Subject: Re: System time
To: NetBSD port-arm32 <port-arm32@NetBSD.ORG>
From: Mark Brinicombe <amb@physig.ph.kcl.ac.uk>
List: port-arm32
Date: 02/07/1997 02:38:53
On Thu, 6 Feb 1997, Boris Boesler wrote:

> Hi!
> 
>  I don't have a SA. On the SA the behavios should be worse if
> my guess is correct.
> 
>  Reformulated guess: During hard disc accesses the ARM is WAITING
> 	in a loop (polling) till the drive has ready.
> 
>  fsck is a good example for this.

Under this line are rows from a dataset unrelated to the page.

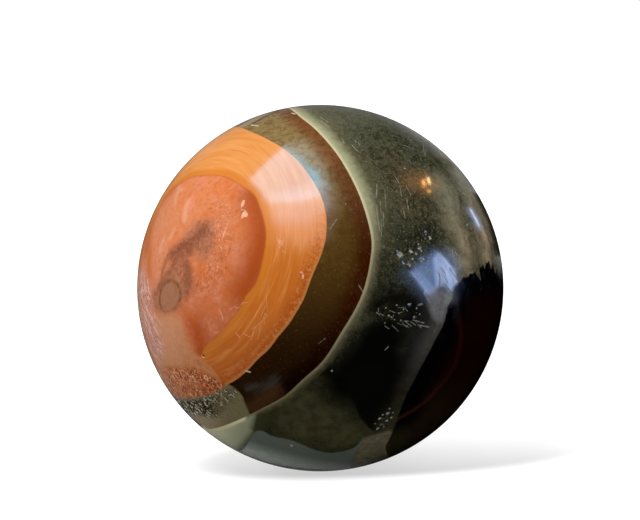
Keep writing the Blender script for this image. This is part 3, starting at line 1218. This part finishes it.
tree.links.new(seen_glow.outputs[0], shine.inputs["Strength"])
both = tree.nodes.new("ShaderNodeAddShader")
tree.links.new(matte.outputs[0], both.inputs[0])
tree.links.new(shine.outputs[0], both.inputs[1])
out = tree.nodes.new("ShaderNodeOutputMaterial")
tree.links.new(both.outputs[0], out.inputs["Surface"])
floor.data.materials.append(paper)
print(f"the floor lies {-low.z / MM:.0f} mm below the ball's centre")

# %% [markdown]
# The room is the world round the scene. It is plain white to the camera and behind
# anything clear. It lights the stone softly from all sides, at about a quarter of white,
# and to the polish it is almost dark.

# %% The room
AMBIENT = 0.28
world = bpy.data.worlds.new("white room")
bpy.context.scene.world = world
world.use_nodes = True
tree = world.node_tree
tree.nodes.clear()
white = tree.nodes.new("ShaderNodeBackground")
white.inputs["Color"].default_value = (1, 1, 1, 1)
soft = tree.nodes.new("ShaderNodeBackground")
soft.inputs["Color"].default_value = (1, 1, 1, 1)
soft.inputs["Strength"].default_value = AMBIENT
dark = tree.nodes.new("ShaderNodeBackground")
dark.inputs["Color"].default_value = (0, 0, 0, 1)
path = tree.nodes.new("ShaderNodeLightPath")
soft_or_dark = tree.nodes.new("ShaderNodeMixShader")
tree.links.new(path.outputs["Is Glossy Ray"], soft_or_dark.inputs["Fac"])
tree.links.new(soft.outputs[0], soft_or_dark.inputs[1])
tree.links.new(dark.outputs[0], soft_or_dark.inputs[2])
room = tree.nodes.new("ShaderNodeMixShader")
tree.links.new(rays_that_see(tree, DIM_ROOM), room.inputs["Fac"])
tree.links.new(soft_or_dark.outputs[0], room.inputs[1])
tree.links.new(white.outputs[0], room.inputs[2])
out = tree.nodes.new("ShaderNodeOutputWorld")
tree.links.new(room.outputs[0], out.inputs["Surface"])
world.cycles.sampling_method = "NONE"
print(f"the room lights the stone at {AMBIENT} of white, and the polish sees {DIM_ROOM} of it")

# %% [markdown]
# Two kinds of light stand round the ball. Soft lamps give it its shape and its shadow:
# they are large, plain and hidden from the polish. Bright panels are the windows that
# the polish mirrors, and light nothing else. The corners of each pane are listed where
# the ball shows them. The line of sight through each point of a panel, turned back by the
# polish, finds where that point has to hang.

# %% Lamps
def lamp(name, turn, lift, distance, size, power, casts_shadow=False):
    """A soft square lamp that faces the ball."""
    place = Vector(direction(turn, lift)) * distance
    facing_ball = place.to_track_quat("Z", "Y").to_euler()
    bpy.ops.object.light_add(type="AREA", location=place, rotation=facing_ball)
    made = bpy.context.object
    made.name = name
    made.data.size = size
    made.data.energy = power
    made.data.cycles.cast_shadow = casts_shadow
    made.visible_glossy = False
    return made


lamp("overhead window light", -52, 60, 1.1, 0.50, 8.4, casts_shadow=True)
lamp("low light from the left", -80, 33, 1.2, 0.30, 2.6)
lamp("light behind the left edge", -118, 20, 1.2, 0.40, 2.6)
lamp("fill from the right", 66, 40, 1.2, 0.90, 2.6)

# %% [markdown]
# A window seen in polished stone has soft edges, and its brightness isn't even: a pane
# next to the frame is dimmer, and the far end fades. So each panel is a fine grid, and
# its points are painted like a stencil, with the same patches as the stone itself: each
# patch gives a colour that fades out over a soft width, and where patches overlap their
# light adds up.

# %% How a window is hung
PANEL_STEPS = 110
PANEL_MARGIN = 14
WINDOW_DISTANCE = 1.5


def mirrored(points):
    """Where the lines of sight go once the ball has turned them back, with where they start."""
    at = on_ball(points)
    sight = unit(at * BALL_RADIUS - eye)
    return at * BALL_RADIUS, sight - 2 * (sight * at).sum(1, keepdims=True) * at


def window(name, *panes, distance=WINDOW_DISTANCE, along_edge=False):
    """A panel that only the polish sees. Each pane: colour, strength, soft width in mm, points."""
    corners = np.array([point for pane in panes for point in pane[3]], float)
    left_top, right_bottom = corners.min(0) - PANEL_MARGIN, corners.max(0) + PANEL_MARGIN
    bpy.ops.object.select_all(action="DESELECT")
    bpy.ops.mesh.primitive_grid_add(x_subdivisions=PANEL_STEPS, y_subdivisions=PANEL_STEPS, size=1)
    panel = bpy.context.object
    panel.name = name
    share = read(panel.data.vertices, "co", 3)[:, :2] + 0.5
    seen = left_top + share * (right_bottom - left_top)
    starts, ways = mirrored(seen)
    facing = unit(ways.mean(0))
    reach = np.full(len(ways), distance) if along_edge else (distance - starts @ facing) / (ways @ facing)
    panel.data.vertices.foreach_set("co", (starts + ways * reach[:, None]).ravel())
    where = on_ball(seen)
    light = np.zeros((len(where), 4))
    for colour, strength, soft, points in panes:
        inside = strokes((soft, points)) if along_edge else patch(points, smooth=False)
        across = np.clip(inside(where) / soft + 0.5, 0, 1)
        light[:, :3] += strength * (across ** 2 * (3 - 2 * across))[:, None] * np.array(colour)
    painted = panel.data.attributes.new("light", "FLOAT_COLOR", "POINT")
    painted.data.foreach_set("color", light.ravel())
    panel.visible_camera = panel.visible_diffuse = panel.visible_shadow = False
    glass = bpy.data.materials.new(name)
    glass.use_nodes = True
    glass.node_tree.nodes.clear()
    paint_on_it = glass.node_tree.nodes.new("ShaderNodeAttribute")
    paint_on_it.attribute_name = "light"
    glow = glass.node_tree.nodes.new("ShaderNodeEmission")
    glass.node_tree.links.new(paint_on_it.outputs["Color"], glow.inputs["Color"])
    out = glass.node_tree.nodes.new("ShaderNodeOutputMaterial")
    glass.node_tree.links.new(glow.outputs[0], out.inputs["Surface"])
    panel.data.materials.append(glass)
    print(f"{name}: {len(panes)} panes, {distance} m away")


print("the ball's middle mirrors what lies towards", mirrored([BALL_SEEN_AT])[1].round(2))

# %% [markdown]
# The ball shows a tall window over the ochre, a smaller one with thin panes over the green
# ground, a slit of light at its right and a small lamp. At its rim a polished ball mirrors
# most, and what it mirrors there lies behind it. So the pale walls behind are painted in
# strokes along the rim, and hang at one distance all round. They leave out the lower
# right, where the dark eye is black up to its edge.

# %% Windows
SKY, PALE_SKY, HAZE = (0.20, 0.74, 1.10), (0.74, 0.92, 1.0), (1.0, 0.66, 0.62)
DAYLIGHT, WARM_DAYLIGHT = (0.80, 0.90, 1.0), (1.0, 0.75, 0.5)
BLUE, BRIGHT_BLUE = (0.26, 0.46, 1.0), (0.48, 0.62, 1.0)
LAMPLIGHT, PALE_LAMPLIGHT = (1.0, 0.40, 0.10), (1.0, 0.66, 0.30)
WALL, WARM_WALL = (1.0, 1.0, 1.0), (1.0, 0.72, 0.55)
WALL_DISTANCE = 2.5
window(
    "sky window",
    (SKY, 5.9, 1.4, [(250, 180), (284, 147), (301, 157), (317, 176), (320, 197), (296, 202), (268, 202)]),
    (SKY, 3.0, 3.2, [(268, 196), (324, 184), (325, 206), (308, 224), (276, 222)]),
    (HAZE, 2.6, 5.0, [(268, 204), (322, 186), (334, 200), (326, 236), (306, 246), (276, 240)]),
    (PALE_SKY, 2.2, 3.0, [(286, 146), (302, 142), (320, 158), (330, 188), (318, 186), (304, 166)]),
    (SKY, 3.4, 1.8, [(309, 168), (320, 170), (322, 184), (311, 184)]),
    (PALE_SKY, 1.6, 2.4, [(316, 178), (328, 182), (331, 206), (324, 214), (318, 196)]))
window(
    "side window",
    (BLUE, 1.9, 4.0, [(402, 274), (426, 256), (452, 254), (458, 272), (442, 288), (424, 296)]),
    (BLUE, 3.3, 0.9, [(411, 271), (436, 249), (437, 288), (431, 292), (425, 292)]),
    (BRIGHT_BLUE, 3.4, 0.8, [(413, 271), (418, 269), (434, 287), (433, 294), (427, 293)]),
    (BRIGHT_BLUE, 9.0, 0.25, [(410, 272), (411.5, 271.2), (429, 293), (427.5, 293.8)]),
    (BRIGHT_BLUE, 7.6, 0.7, [(433, 259), (437, 252), (446, 260), (454, 271), (457, 281), (450, 293),
                             (444, 285), (436, 288)]),
    (BRIGHT_BLUE, 7.0, 0.25, [(438, 253), (439.5, 252.5), (455, 271), (458, 283), (456, 285), (452, 272)]),
    (BRIGHT_BLUE, 5.0, 0.25, [(441, 264), (442.5, 263.5), (452, 280), (451, 289), (449.5, 289),
                              (448.5, 279)]),
    (BRIGHT_BLUE, 4.0, 0.25, [(436, 262), (437, 261.5), (447, 283), (446, 284)]),
    (BRIGHT_BLUE, 1.5, 2.4, [(444, 248), (454, 252), (464, 264), (458, 270), (450, 260)]),
    (DAYLIGHT, 0.9, 1.6, [(444, 290), (456, 290), (457, 302), (446, 304)]),
    (BLUE, 0.25, 1.4, [(456, 282), (462, 280), (465, 288), (460, 294), (454, 293)]))
window(
    "far slit",
    (DAYLIGHT, 4.2, 0.40, [(469.5, 209), (471, 209), (480, 226), (478.5, 227)]),
    (BLUE, 1.3, 1.8, [(465, 210), (472, 207), (483, 226), (477, 230)]),
    (WARM_DAYLIGHT, 0.8, 0.8, [(480, 226), (482, 226), (488, 241), (485, 242)]))
window(
    "table lamp",
    (LAMPLIGHT, 1.8, 4.6, [(402, 178), (424, 173), (440, 184), (428, 193), (408, 188)]),
    (LAMPLIGHT, 22, 0.5, [(422, 182), (424, 179), (425.5, 184), (424, 188)]),
    (PALE_LAMPLIGHT, 30, 0.45, [(427.5, 178), (429, 178), (430.5, 183), (428.5, 184)]),
    (LAMPLIGHT, 15, 0.5, [(427.5, 190), (430.5, 190), (430.5, 192.5), (427.5, 192.5)]))
window(
    "pale walls behind",
    (WALL, 0.42, 7.0, [(496, 246), (491, 226), (484, 210)]),
    (WALL, 0.20, 11.0, [(477, 197), (452, 164), (424, 139)]),
    (WALL, 0.16, 8.0, [(424, 139), (352, 109), (273, 113), (204, 149)]),
    (WARM_WALL, 0.14, 8.0, [(204, 149), (156, 211), (139, 288), (156, 365)]),
    (WALL, 0.10, 9.0, [(156, 365), (204, 427), (273, 463), (336, 468.5)]),
    distance=WALL_DISTANCE, along_edge=True)

# %% [markdown]
# Colours are to come out as they are written, so the view transform is Standard.

bpy.context.scene.view_settings.view_transform = "Standard"
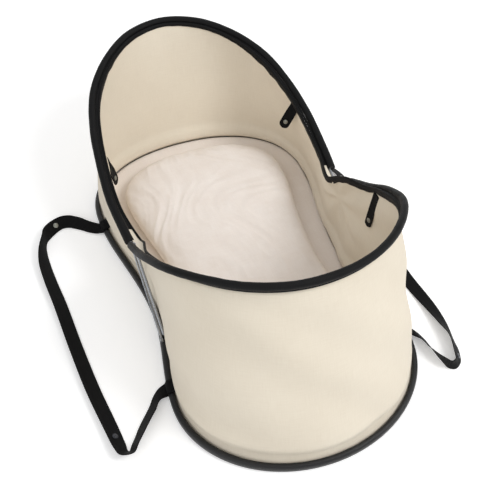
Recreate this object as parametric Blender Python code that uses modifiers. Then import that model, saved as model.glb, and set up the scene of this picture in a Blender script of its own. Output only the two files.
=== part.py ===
"""Carrycot: a cream cloth cot on a folding frame of steel wire, with two webbing handles.

Metres, +Z up. X runs across the cot and Y along it, with the head end at +Y. The origin is on the
floor, halfway between the two base pivots. The cot stands open, with its handles lying beside it.
"""
import math

import bmesh
import bpy
import numpy as np
from mathutils import Matrix, Vector

COLLECTION = "carrycot"
CUTTERS = "cutters"

# Fits
SEAT_GAP = 0.0003
CUT_OVERRUN = 0.002
MERGE_DISTANCE = 0.00001

# Base outline, at the outside of the base band
FOOT_REACH = 0.290
FOOT_CURVE_LENGTH = 0.170
FOOT_HALF_WIDTH = 0.210
WAIST_HALF_WIDTH = 0.187
WAIST_FORWARD = 0.060
HEAD_HALF_WIDTH = 0.219
HEAD_REACH = 0.470
HEAD_CURVE_LENGTH = 0.160
HEAD_CURVE_POWER = 2.2
FOOT_CURVE_POWER = 2.0
BASE_POINTS = 72
PIVOT_ZONE = 0.025
PIVOT_ZONE_END = 0.085
DENSE_POINTS = 720

# Base band, a tape folded into a channel round the base wire
BAND_WIDTH = 0.0096
BAND_WIDTH_AT_PIVOT = 0.0170
BAND_HEIGHT = 0.0100
BAND_INNER_HEIGHT = 0.0085
BAND_THICKNESS = 0.0008
BAND_CHAMFER = 0.0016

# Wire frame
WIRE_RADIUS = 0.0025
WIRE_SIDES_RESOLUTION = 1
BASE_WIRE_RESOLUTION = 1
BASE_WIRE_INSET = 0.0037
BASE_WIRE_INSET_AT_PIVOT = 0.0064
BASE_WIRE_HEIGHT = 0.0055
PIVOT_HEIGHT = 0.0165

# Flattened and drilled ends of the wires
LUG_THICKNESS = 0.0025
LUG_RADIUS = 0.0055
LUG_NECK_WIDTH = 0.0046
LUG_LENGTH = 0.0115
LUG_TUBE_START = 0.0085
STRUT_STANDOFF = 0.0010
PIN_RADIUS = 0.0020
PIN_CLEARANCE = 0.0003
PIN_HEAD_RADIUS = 0.0038
PIN_HEAD_THICKNESS = 0.0010
ROUND_POINTS = 16

# Pivot bracket on the base wire
EAR_THICKNESS = 0.0020
EAR_RADIUS = 0.0056
FERRULE_RADIUS = 0.0040
FERRULE_LENGTH = 0.0140

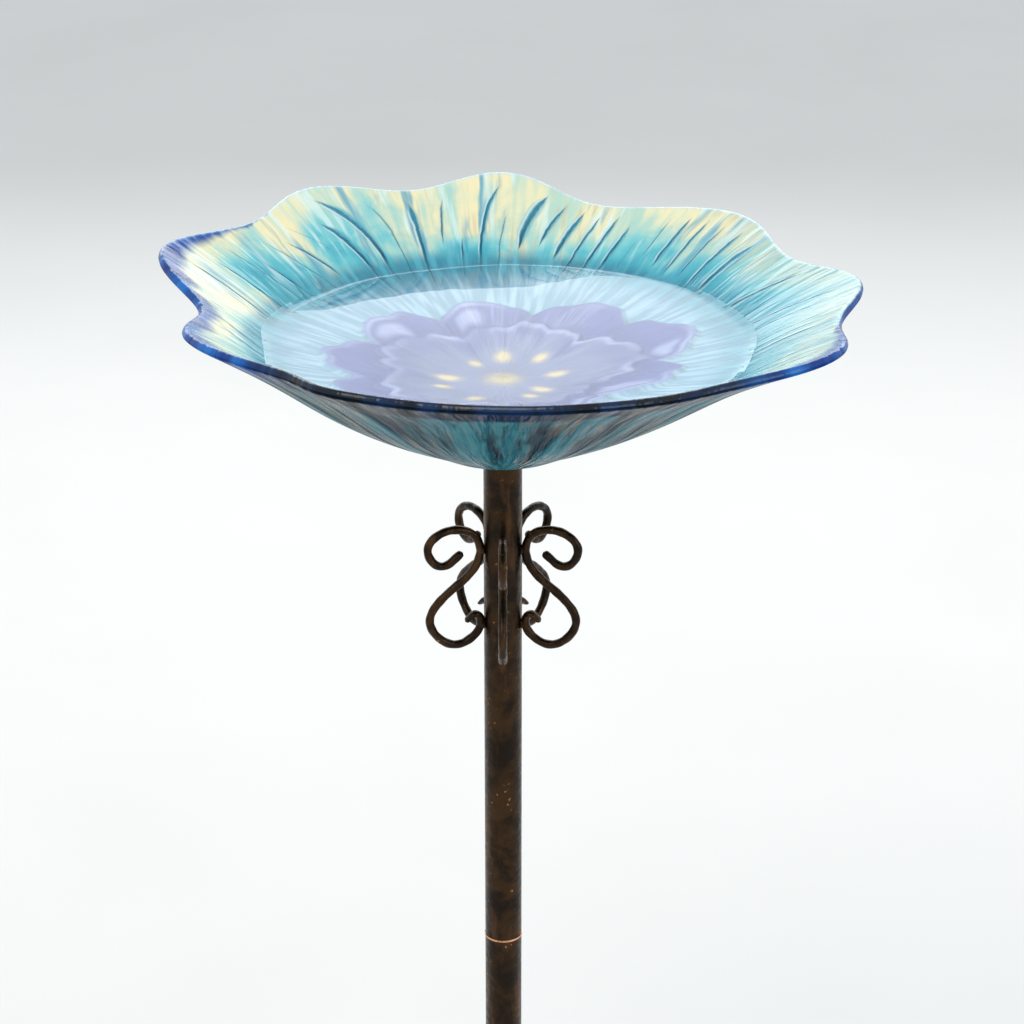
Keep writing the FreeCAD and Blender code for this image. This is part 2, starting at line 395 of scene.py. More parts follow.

Timings are 5-10% usr and the rest
> in in system (on a 50MHz 710)
> 
>  I know that the driver for the Connect32 uses polling but I didn't
> know that the performance is that low.

You probably missed a message the other week about the amount of
difference that having cumana and powertec SCSI driver that used
interrupts made ...
Without interrupts the kernel sits in a polling loop after sending a SCSI
command waiting for data. Thus the kernel will be waiting during all drive
seeks etc.
With interrupts the command is posted and the kernel will get on when
running other processes while the driver processes the command and does
any seeks, fills drive caches etc. and thes will interrupt the kernel when
it is ready to start transferring data.